No projeto "Milfont", jovens serão convidados a transformar cemitérios da zona sul da cidade em galerias a céu aberto

ALBERTO MILFONT JÚNIOR quis ser várias coisas quando era criança e adolescente: jogador de futebol, cantor, violonista e até clown. Vivia repetindo: "Vou ser famoso". Adulto, desistiu do projeto de celebridade. Não tinha carreira definida e, aos 23 anos, entregava pizza à noite para sobreviver. O assassinato que sofreu dentro das Casas Bahia, no dia 10 deste mês, lhe garantiria apenas uma fugaz publicidade -afinal, não é novidade em seu bairro a morte de jovens.
Mas, na semana passada, começou a ser desenhada uma experiência para oferecer a Alberto Milfont fama eterna. A experiência vai ocorrer justamente no cemitério em que ele está enterrado -dali, a idéia deve se espalhar.

 

Alberto morava na região do Capão Redondo, conhecida por ter o cemitério (São Luís) com mais jovens enterrados por metro quadrado. O bairro faz parte do chamado "triângulo da morte". Daí o previsível esquecimento do episódio na loja.
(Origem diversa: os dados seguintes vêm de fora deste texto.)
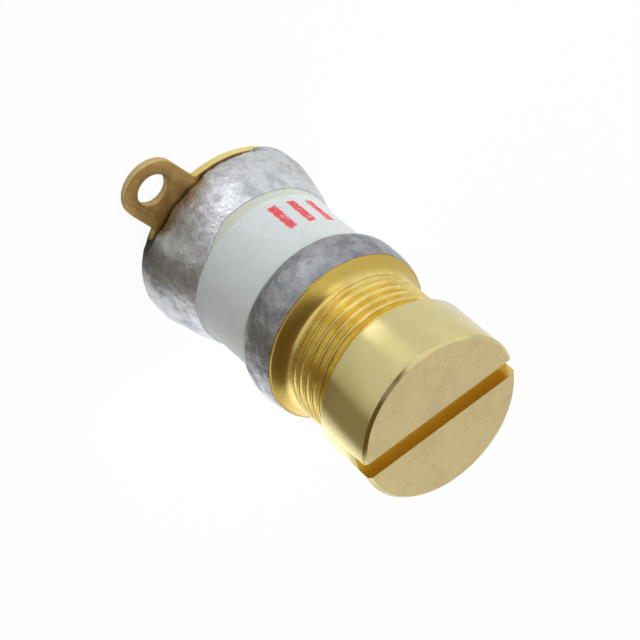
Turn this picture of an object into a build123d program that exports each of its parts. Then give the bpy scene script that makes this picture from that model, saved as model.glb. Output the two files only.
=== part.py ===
from build123d import *
import os

# Multi-turn air trimmer capacitor for a panel hole, with a screw-on sealing cap.
# Concentric metal rings on a screw move in and out of matching rings on the rear terminal.
# All sizes are in millimetres. +Z runs along the axis towards the cap. The origin is the centre
# of the rear terminal's flat back face, and the solder lug points along +X.
# Threads are drawn as plain cylinders on their major diameter.

# Rear terminal, a disc stamped in one piece with its solder lug
terminal_thickness = 0.30
terminal_rim = 0.49
lug_width = 2.40
lug_reach = 4.86
lug_hole_d = 1.28
lug_corner_r = 0.15

# Ceramic tube, ground to a slimmer waist between its two soldered ends
tube_wall = 0.495
tube_land_step = 0.075
tube_rear_land = 2.50
tube_front_land = 1.40
tube_edge = 0.03

# Rings and the bases that carry them
ring_wall = 0.20
ring_gap = 0.17
ring_length = 2.90
ring_end_gap = 0.15
tube_air_gap = 0.13
stator_base = 0.55
rotor_base = 0.50
stator_locating_hole_d = 0.80

# Tuning screw, with a fine thread and two saw cuts that make it grip its thread
tuning_pitch = 0.397
tuning_turns = 7.5
screw_d = 2.40
screw_fit = 0.03
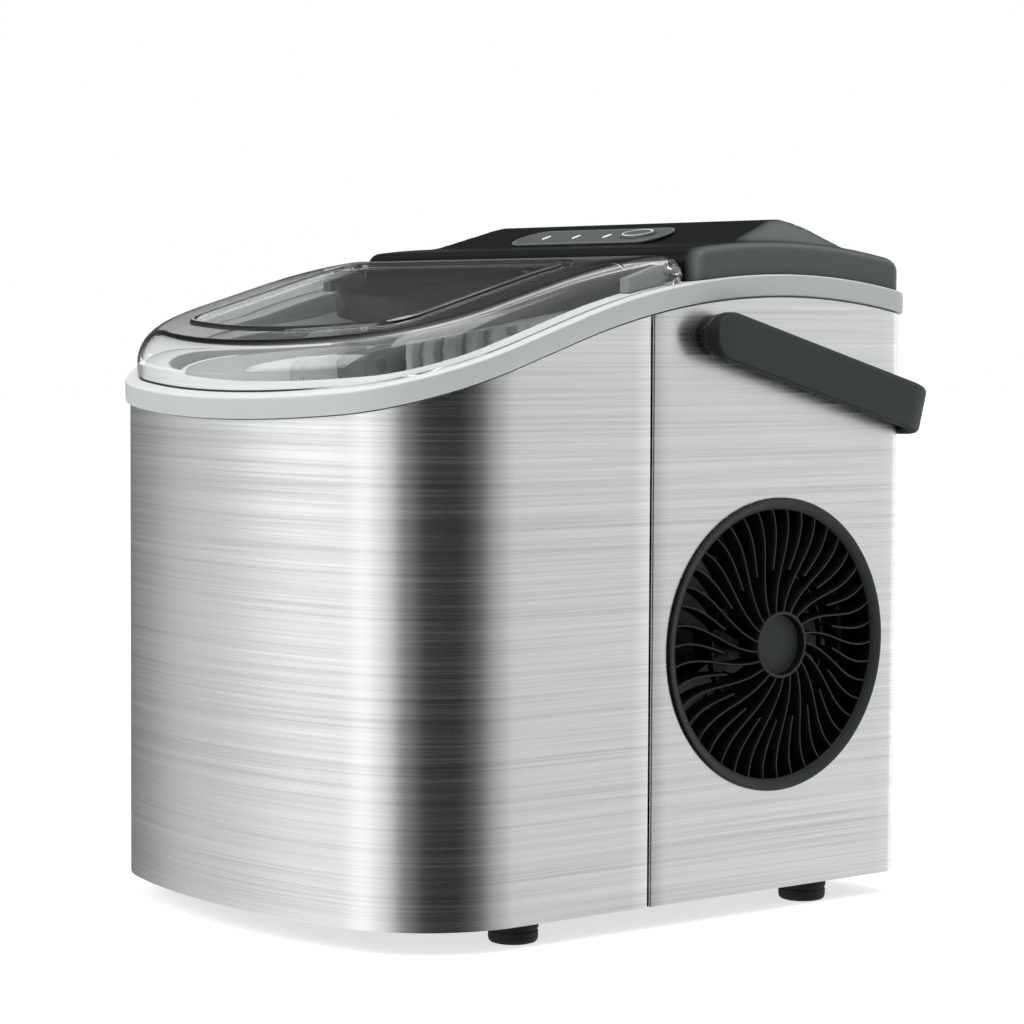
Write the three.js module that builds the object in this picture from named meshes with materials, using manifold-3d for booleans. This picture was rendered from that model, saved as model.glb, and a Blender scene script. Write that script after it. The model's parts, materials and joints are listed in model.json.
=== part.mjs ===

Seria mais um corpo a compartilhar aquela métrica fúnebre.
A diferença é que ele atuava, nos finais de semana, como intermediador de conflitos entre crianças e adolescentes que freqüentavam um projeto educacional chamado Casa do Zezinho, na zona sul -a intermediação é uma habilidade desenvolvida em áreas de risco, transformada em currículo escolar em Bogotá, na Colômbia.
Seu trabalho era, portanto, evitar a violência, apartando brigas e promovendo o diálogo. Por isso, o assassinato gerou uma comoção no bairro. Uma comoção, porém, que todos sabiam ser passageira.

 

Na segunda-feira passada, Dagmar Garroux, criadora da Casa do Zezinho, onde Alberto estudou por muitos anos, conseguiu da prefeitura a autorização para que os muros do cemitério São Luís se transformassem numa galeria a céu aberto -seu projeto já vem há muitos anos ajudando a colorir espaços públicos na zona sul da capital paulista.
Ela obteve a permissão para intervir não apenas no São Luís, mas em todos os cemitérios da região. A idéia é criar um programa de arte, chamando adolescentes de vários bairros, para criar painéis com cores fortes, destacando-se das tonalidades cinzas da região.
A pintura será um pretexto para provocar debates sobre a violência na cidade e como reagir à barbárie no caso, as cores serão uma provocação para ensinar a intermediar conflitos. Pela extensão dos muros, é um projeto para muitos anos.

 

No mesmo dia em que se obteve a autorização para intervir nos cemitérios da zona sul, o projeto já tinha nome: "Milfont".